あと17営業日をどう乗り切ってくるでしょうか。ある程度の市況回復が見込めれば国内機関投資家も出動して急回復する余地があります。しかし期末ギリギリでの損切りや益出しは回避してきますから、あと10営業日程度が正念場でしょうか。また、月内にはSQもやって来ます。
■ 資金運用部のアキレス腱
資金運用部にはアキレス腱があります。一つ目は、今回の出動では大幅な損失が計上できないことです。前回同様に4月以降に大下げすると莫大な損失が出ます。政府系機関への融資が不良債権化していると言われていますから、損失が出ると分かった大胆な介入はできません。
二つ目は、郵貯の2000年問題です。実質年利8.65%(年利6.33%の半年複利)という夢の定額預金が2000年までに満期となります。元金にして60兆円、元利合計100兆円などと聞こえてきます。今の低金利では継続契約は難しく、かなりの資金が外債や株式にシフトすると予測されています。
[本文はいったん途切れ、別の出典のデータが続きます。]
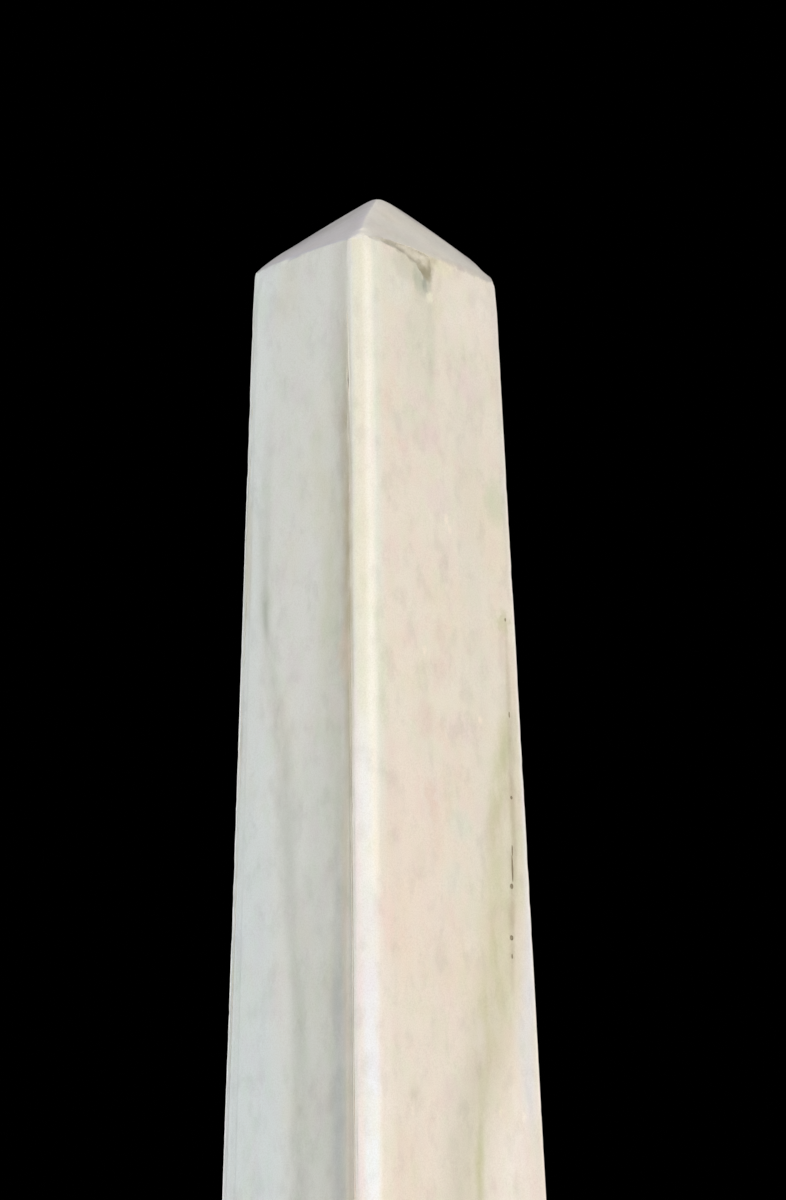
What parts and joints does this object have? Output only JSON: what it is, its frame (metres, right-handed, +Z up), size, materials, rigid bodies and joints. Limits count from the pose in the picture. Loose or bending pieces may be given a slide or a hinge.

これは財政投融資の運用資金が細るということです。郵貯が100兆円近くを引き揚げようとすれば、すでに保有国債の売却や、融資資金の回収が必要になります。財政投融資制度に隠された不良債権問題などのウミを吐き出される恐れがあり、制度自体にとっては極めて危険です。
£實~はオーバーであるにしても、資金運用部が手元流動性を高めるべく現預金の確保に動いたとしても不思議はありません。これまでは第2の国家予算などと揶揄された財政投融資資金も、株式市場に介入するパワーを失っているかも知れません。そうなれば、ますます口先介入に頼らざるを得ないことに成ります。
■ 問われるPKOの是非
昨年は派手に騒がれたPKOでしたが、期末にドレッシング買い(実態を伴わない、株価上昇を見せかけるための株式買い)をしているのは、バブル崩壊後ほぼ毎年のことです。昨年9月の中間期は長銀破綻や公的資金再注入が未確定だったこともあり、積極的なPKOはありませんでした。しかし、通期では株式評価損の繰り延べは好ましくありませんし、せっかく公的資金注入を決めたばかりですので、何とか株価を引き上げたいのは事実でしょう。
しかしPKOを政府主導で行うのは明かな問題です。銀行や生保など大型機関投資家が自らのバランスシートを健全化するためにPKOをするのは多少やむを得ないことですが、それを黙認するばかりか手助けすることは許されないことです。それでなくとも日本の株式市場は歪みが多く不透明だと言われます。その元凶は日本政府であるのですから・・・今期はほどほどにして欲しいものです。少なくとも、PKOに駆り出されるであろう資金運用部と公的年金資金に大穴が開かないよう努力して欲しいと思います。さて、どうなりますでしょうか。